To hear it from critics of recent monetary interventions into the global economy, making money is as easy for a government to do as buying some fancy ink and paper, hitting the “Print” button in some obscure central bank computer and making sure the reams of new banknotes make it into the vaults of the national Treasury safely.

But as central bankers and lawmakers in the East African nation of Angola have shown recently, things are a bit more complicated than that.

On Monday, Bloomberg News reported on the latest action within that country to shore up the use and legitimacy of its currency -- the Angolan kwanza -- vis a vis widely circulated U.S. dollars. Officially, it’s a law to regulate the oil industry, which makes up more than 60 percent of the economy and accounts for about 80 percent of tax revenue, by forcing foreign companies doing business in the country to pay suppliers from accounts with local banks.

But in reality, the main point of the law has nothing to do with the oil business but is part of a larger trend by resource-rich African countries to shore up the use of their national currencies. Similar initiatives have taken root in Ghana, Mozambique and Zambia, according the Financial Times.

According to an Economist Intelligence Unit report cited in the news article, the law will likely funnel some $10 billion dollars through the Angolan economy, a huge amount for the country’s banking system.

“It is great news in terms of giving local banks a new source of liquidity to fund private- and public-sector investment,” Kim Polley, an executive director at consultants Africa Practice in Johannesburg, told Bloomberg.

It seems like a win-win-win proposition: The national banking system is strengthened, use of kwanzas to pay for local debts is legitimized, and the local economy is flooded with a base of capital to spur investment and development in areas outside of oil.

But there are pitfalls. Many local banks, which might depend on manual processing of transactions, for example, might not be able to keep up with the just-in-time cashflow systems used by the foreign oil majors.
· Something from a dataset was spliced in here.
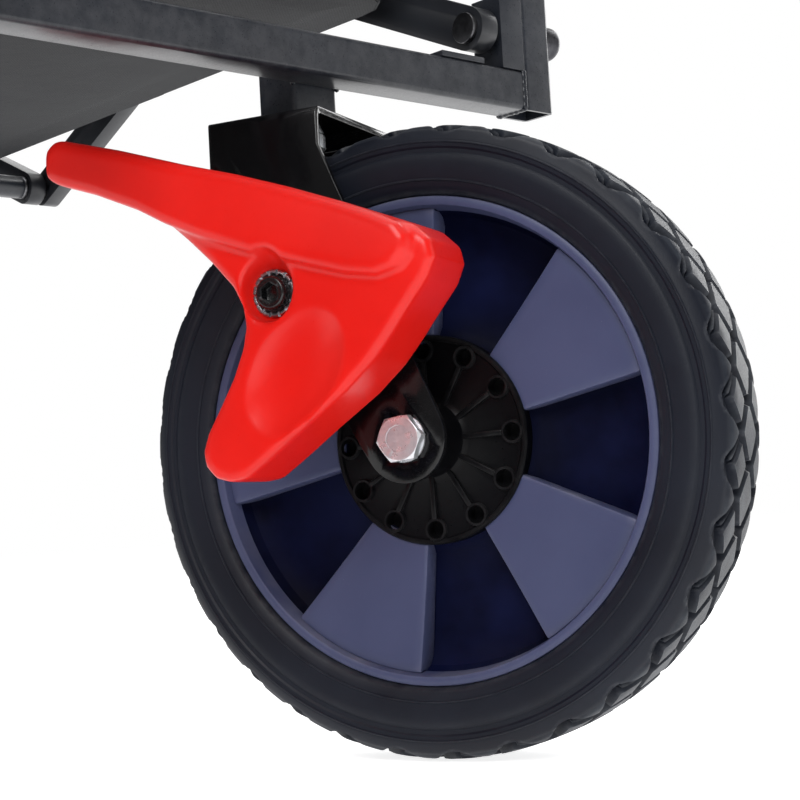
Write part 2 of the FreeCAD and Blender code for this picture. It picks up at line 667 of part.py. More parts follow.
def handle_bracket():
    """Two ears on the front rail, with a back plate."""
    back = POST_X + TUBE / 2
    inner = HANDLE_R + EAR_GAP
    low = RAIL_Z - TUBE / 2
    high = RAIL_Z + TUBE / 2
    outer = inner + EAR_THICK
    body = box((back, -outer, low), (HANDLE_X + EAR_REACH, outer, high))
    body = body.cut(box((back + EAR_THICK, -inner, low - 1), (HANDLE_X + EAR_REACH + 1, inner, high + 1)))
    return body.cut(rod(PIN_R, (HANDLE_X, -outer - 1, RAIL_Z), (HANDLE_X, outer + 1, RAIL_Z)))


def handle_bolt():
    outer = HANDLE_R + EAR_GAP + EAR_THICK
    shank = rod(PIN_R, (HANDLE_X, -outer, RAIL_Z), (HANDLE_X, outer, RAIL_Z))
    head = rod(PIN_HEAD_R, (HANDLE_X, outer, RAIL_Z), (HANDLE_X, outer + PIN_HEAD, RAIL_Z))
    nut = rod(PIN_HEAD_R, (HANDLE_X, -outer - PIN_HEAD, RAIL_Z), (HANDLE_X, -outer, RAIL_Z))
    return shank.fuse([head, nut]).removeSplitter()


def handle_tube():
    low = (HANDLE_X, 0, RAIL_Z - HANDLE_FOOT)
    high = (HANDLE_X, 0, HANDLE_TOP)
    tube = rod(HANDLE_R, low, high).cut(rod(HANDLE_R - HANDLE_WALL, low, high))
    hole = rod(PIN_R + RUN_GAP, (HANDLE_X, -2 * HANDLE_R, RAIL_Z), (HANDLE_X, 2 * HANDLE_R, RAIL_Z))
    return tube.cut(hole)


def handle_collar():
    """Plastic collar that grips the sliding tube, capped over the outer tube's end."""
    low = HANDLE_TOP - COLLAR_LAP
    body = rod(COLLAR_R, (HANDLE_X, 0, low), (HANDLE_X, 0, low + COLLAR_LENGTH))
    body = body.cut(rod(HANDLE_R, (HANDLE_X, 0, low - 1), (HANDLE_X, 0, HANDLE_TOP)))
    bore = HANDLE_R - HANDLE_WALL
    return body.cut(rod(bore, (HANDLE_X, 0, low), (HANDLE_X, 0, low + COLLAR_LENGTH + 1)))


def slide_tube():
    radius = HANDLE_R - HANDLE_WALL - RUN_GAP
    low = (HANDLE_X, 0, SLIDE_TUBE_FOOT)
    high = (HANDLE_X, 0, SLIDE_TUBE_TOP)
    return rod(radius, low, high).cut(rod(radius - SLIDE_TUBE_WALL, low, high))


def handle_grip():
    """T-shaped grip: a neck over the tube and a round bar across."""
    bore = HANDLE_R - HANDLE_WALL - RUN_GAP
    neck_low = SLIDE_TUBE_TOP - GRIP_NECK / 2
    bar_z = SLIDE_TUBE_TOP + GRIP_NECK
    bar = rod(GRIP_R, (HANDLE_X, -GRIP_HALF, bar_z), (HANDLE_X, GRIP_HALF, bar_z))
    bar = bar.makeFillet(GRIP_R / 2, [e for e in bar.Edges if e.BoundBox.YLength < 1e-6])
    neck = rod(COLLAR_R, (HANDLE_X, 0, neck_low), (HANDLE_X, 0, bar_z))
    body = bar.fuse(neck).removeSplitter()
    return body.cut(rod(bore, (HANDLE_X, 0, neck_low - 1), (HANDLE_X, 0, SLIDE_TUBE_TOP)))


# Fabric tub

def fabric_tub():
    """Plain closed solid of the tub's cloth: floor and four walls, open at the top."""
    half_x = POST_X - TUBE / 2 - TUB_GAP
    half_y = INNER_PLANE[0] - PIN_HEAD - TUB_GAP
    outer = box((-half_x, -half_y, TUB_FLOOR_Z), (half_x, half_y, TUB_TOP_Z))
    inner = box((-half_x + TUB_WALL, -half_y + TUB_WALL, TUB_FLOOR_Z + TUB_WALL),
                (half_x - TUB_WALL, half_y - TUB_WALL, TUB_TOP_Z + 1))
    return outer.cut(inner)


def all_nodes():
    nodes = {
        "front_bottom_rail": bottom_rail(POST_X),
        "front_top_rail": top_rail(POST_X),
        "front_posts": posts(POST_X),
        "front_post_caps": post_caps(POST_X),
        "front_foot_bolts": foot_bolts(POST_X, INNER_PLANE, OUTER_PLANE[0]),
        "corner_brackets": corner_brackets(),
        "caster_stems": caster_stems(),
        "stem_bushes": stem_bushes(),
        "rear_bottom_rail": bottom_rail(-POST_X),
        "rear_top_rail": top_rail(-POST_X),
        "rear_posts": posts(-POST_X),
        "rear_post_caps": post_caps(-POST_X),
        "rear_foot_bolts": foot_bolts(-POST_X, OUTER_PLANE, POST_FACE),
        "front_arm_pins": front_arm_pins(),
        "rear_arm_pins": rear_arm_pins(),
        "cross_bar": cross_bar(),
        "front_sliders": sliders(POST_X, OUTER_PLANE),
        "rear_sliders": sliders(-POST_X, INNER_PLANE),
        "handle_bracket": handle_bracket(),
        "handle_bolt": handle_bolt(),
        "handle_tube": handle_tube(),
        "handle_collar": handle_collar(),
        "slide_tube": slide_tube(),
        "handle_grip": handle_grip(),
        "fabric_tub": fabric_tub(),
    }
    nodes.update(arm_nodes())
    nodes.update(caster_nodes())
    nodes.update(rear_wheel_nodes())
    return nodes


os.makedirs("parts", exist_ok=True)
for node_name, node_shape in all_nodes().items():
    node_shape.exportStep("parts/" + node_name + ".step")
    print(node_name, len(node_shape.Solids), node_shape.isValid(), round(node_shape.Volume / 1000, 1))
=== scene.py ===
import json
import math

import bpy
from mathutils import Matrix, Vector


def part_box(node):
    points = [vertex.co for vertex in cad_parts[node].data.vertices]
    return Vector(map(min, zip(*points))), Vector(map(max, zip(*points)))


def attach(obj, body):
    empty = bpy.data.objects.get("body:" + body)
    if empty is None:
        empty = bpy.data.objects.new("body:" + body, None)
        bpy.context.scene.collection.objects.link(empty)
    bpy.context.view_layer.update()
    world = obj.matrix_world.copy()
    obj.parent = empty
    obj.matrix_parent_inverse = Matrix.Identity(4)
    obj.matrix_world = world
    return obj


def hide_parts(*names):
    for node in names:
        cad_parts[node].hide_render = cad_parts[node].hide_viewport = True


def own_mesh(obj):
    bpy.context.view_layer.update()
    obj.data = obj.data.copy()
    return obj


# Folding garden cart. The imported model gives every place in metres. New pieces are drawn in
# millimetres about their own axes, and set_down() brings each one to its place on the cart.

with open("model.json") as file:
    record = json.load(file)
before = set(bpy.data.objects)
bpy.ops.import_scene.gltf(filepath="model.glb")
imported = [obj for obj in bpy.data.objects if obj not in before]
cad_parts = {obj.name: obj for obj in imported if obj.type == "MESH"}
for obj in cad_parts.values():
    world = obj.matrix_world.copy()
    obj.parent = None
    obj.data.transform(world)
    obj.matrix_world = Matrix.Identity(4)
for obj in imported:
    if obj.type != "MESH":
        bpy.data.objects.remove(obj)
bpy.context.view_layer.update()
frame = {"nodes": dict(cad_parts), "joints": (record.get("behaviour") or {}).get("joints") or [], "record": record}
JOINTS = {joint["name"]: joint for joint in frame["joints"]}
SIDES = ("left", "right")
MM = 0.001
FULL_TURN = 2 * math.pi


# ---------------------------------------------------------------- places on the cart

def joint_point(name):
    return Vector(JOINTS[name]["pos_m"])


def joint_axis(name):
    return Vector(JOINTS[name]["axis"]).normalized()


def roll_yaw(side):
    axis = joint_axis(side + "_front_roll")
    return math.atan2(-axis.x, axis.y)


AXLE = {side: joint_point(side + "_front_roll") for side in SIDES}
REAR_AXLE = {side: joint_point(side + "_rear_roll") for side in SIDES}
YAW = {side: roll_yaw(side) for side in SIDES}


def flip_y(flipped):
    return Matrix.Scale(-1 if flipped else 1, 4, (0, 1, 0))


def caster_place(side):
    """From a caster's drawing axes, axle at the origin and pedal at negative Y, to the cart."""
    turn = Matrix.Rotation(YAW[side], 4, "Z")
    return Matrix.Translation(AXLE[side]) @ turn @ flip_y(side == "right")


def rear_place(side):
    """From a wheel's drawing axes to the rear axle, its outer face turned outwards."""
    return Matrix.Translation(REAR_AXLE[side]) @ flip_y(side == "left")


ON_CART = Matrix.Identity(4)


# ---------------------------------------------------------------- camera, floor and light

CAMERA_FROM_AXLE = Vector((0.4985, -0.4743, -0.0296))
CAMERA_YAW = math.radians(42.2)
CAMERA_PITCH = math.radians(3.91)
CAMERA_ROLL = math.radians(3.22)
CAMERA_LENS = 76.07
FLOOR_SIZE = 14
ROOM_GLOW = 0.22
FLOOR_GLOW = 0.82
# Soft boxes: place from the left front axle and size in metres, and power in watts.
LIGHTS = {
    "key_light": ((1.2, -1.6, 1.5), (1.3, 1.3), 40),
    "hub_light": ((-0.06, -1.5, 0.1), (0.35, 0.7), 1.4),
    "tread_light": ((-0.1, 1.6, 0.75), (0.5, 1.5), 16),
    "right_panel": ((1.3, 1.3, 0.45), (1.4, 1.2), 4),
    "top_light": ((-0.2, 0.1, 2.2), (2.4, 2.4), 38),
    "back_light": ((-2.2, 0.6, 1.6), (1.6, 1.6), 20),
}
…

“This is a concern from the oil sector companies as it will be a big change for the banking system,” Joao Fonseca, executive director at Banco Angolano de Investimentos in capital city Luanda, also told Bloomberg.

Also at issue: The influx of cash into a system not used to the flood of money could lead to “excessive lending and inflationary pressures,” the Economist report is cited as saying.

This latter problem will have to be closely managed by the Angolan central bank, which has been attempting to keep inflation under 10 percent, achieving that goal for the first time in August when government statistics showed the annualized rate fell to 9.87 percent. The country’s Treasury has also been at the forefront of attempting to tamp down inflation, rolling out a plan earlier this year to introduce small-denomination coinage, which should help in that regard.

Indeed, it’s a high-wire act for those policymakers: using their coercive tools to force people and companies to use the kwanza on the one hand, while making sure, on the other hand, their policies don’t lead to currency killing hyperinflation or black market trade.

They seem to be doing fairly well in that regard. According to Bloomberg, kwanzas trade in the unsanctioned money markets of Luanda at a rate of 100 per dollar, only slightly off the official exchange rate of 95.42 Akz per U.S. dollar.

"The results reached so far tell us that we are on the right track," Jose de Lima Massano, the country’s central bank chief, told a business conference in early September, according to Reuters.

That’s better than what most central bankers in developed countries can claim.